Als ich mich lachend bei Scher beschwerte, daß er mir allein das Opus in die ebenfalls klaffenden Schuhe geschoben hätte, entschuldigte er sich: ich wäre ja, Gott sei Dank, nicht sein Mitarbeiter, da hätte er mich ruhig anöden dürfen: Dich aber hätte er-sich nicht zu nennen getraut. „So war das damals“ —hätte es wahrscheinlich in der Islandsaga oder mindestens bei Hamsun gehießen.

Ach, lieber Will Vesper: vieles wäre noch zu erinnern.
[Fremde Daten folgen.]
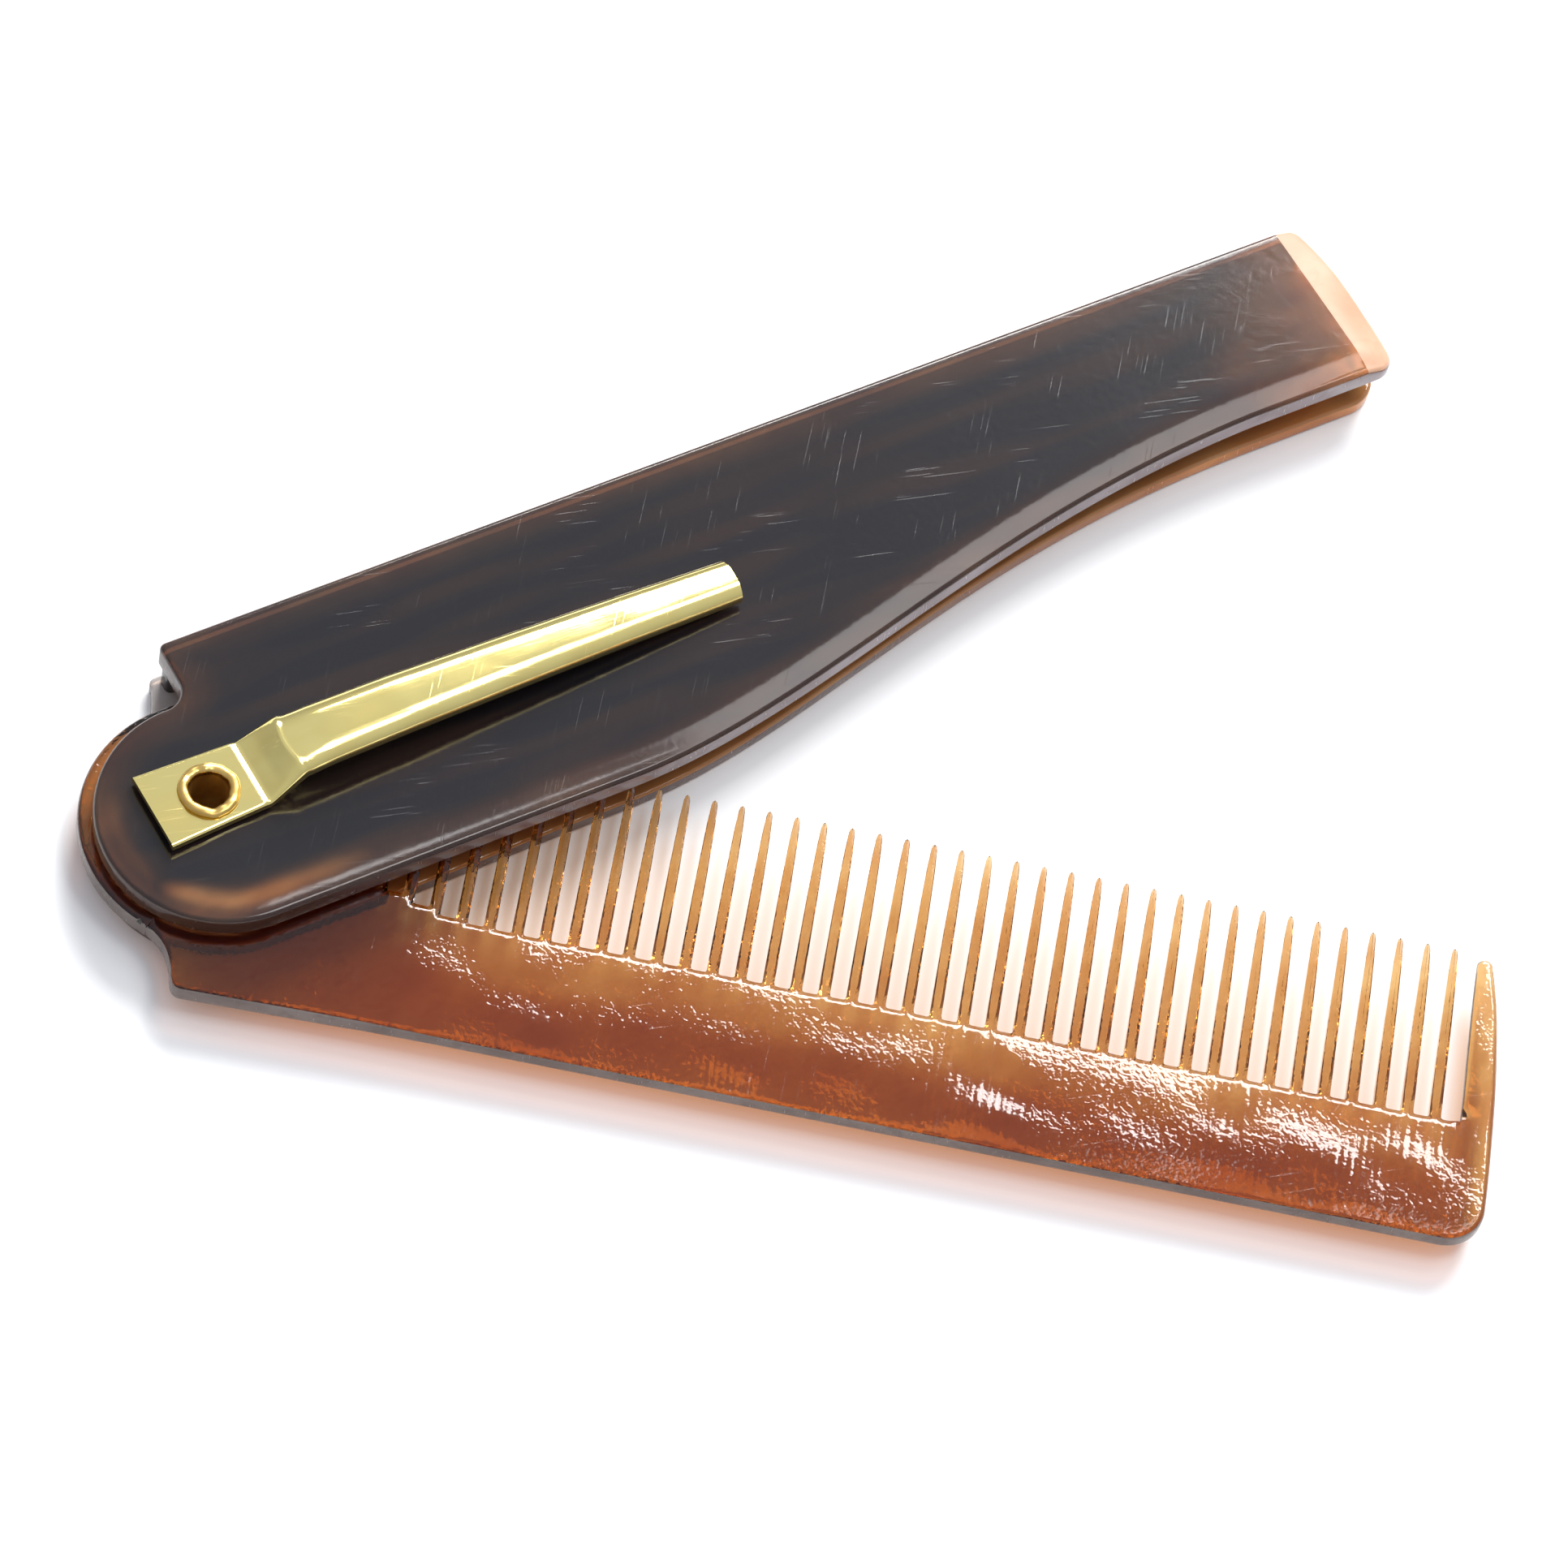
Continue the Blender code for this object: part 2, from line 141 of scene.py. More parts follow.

Wie oft bin ich bei Dir in Meißen Dein Gast gewesen: wie oft sind wir abends hinausgewandert — ins Spargebirge, und haben den vorzüglichen roten Sparburgunder, Jahrgang 1921, getrunken; wir sind hinaufgestiegen nach Schloß Siebeneichen zu Frau von Miltitz und haben mit ihr das alte Schloß durchwandert, für dessen Kapelle Lucas Cranach das Altarbild gemalt hatte, das noch immer an der alten Stelle leuchtete, für die es ursprünglich bestellt war. Wir sind oben auf dem Boden herumgezogen, wo wir die Mineraliensammlung besichtigten, die einst Novalis, als er im nahen Freiberg auf der Bergakademie studierte, zusammen- und dann hierher zu Miltitzens gebracht hatte. Dort drüben in der Bibliothek hatte noch Goethe gesessen — und das alles war lebendige Gegenwart und nicht tote Literaturgeschichte, wie ja für Dich (und ebenso für mich) die ganze Landgeschichte auch niemals Historie geworden, sondern immer nur lebendige Gegenwart, nahe Wirklichkeit geblieben war. Du arbeitetest damals an Deinem Roman um den jungen Luther: Du hattest gerade „Das harte Geschlecht“ geschrieben, nach der Saga von „Ref, dem Listigen“, den wir dann in der DAZ druckten, obwohl Du die längst wieder verlassen hattest, um auf Deinem großen Gartenland an der Elbe Äpfel, Kirschen und Kartoffeln zu züchten. Es ging Dir ja im Grunde ebenso wie mir: Schreiben war ganz schön (bei Dir artete es oft sogar in Dichten aus); dahinter aber saß als das viel Wichtigere wortlos der große Respekt vor der Wirklichkeit des Lebens, d. h. des Landes, der Erde, des Volkes, die am Ende für uns beide das eigentlich Wirkliche waren. Meine Jugend hieß Holz; ich war zu Hause auf Balken und unter Zimmerleuten groß geworden: Du kamst vom Lande, vom Boden her — und warst damit dem Ganzen der deutschen Welt noch viel näher verbunden als ich.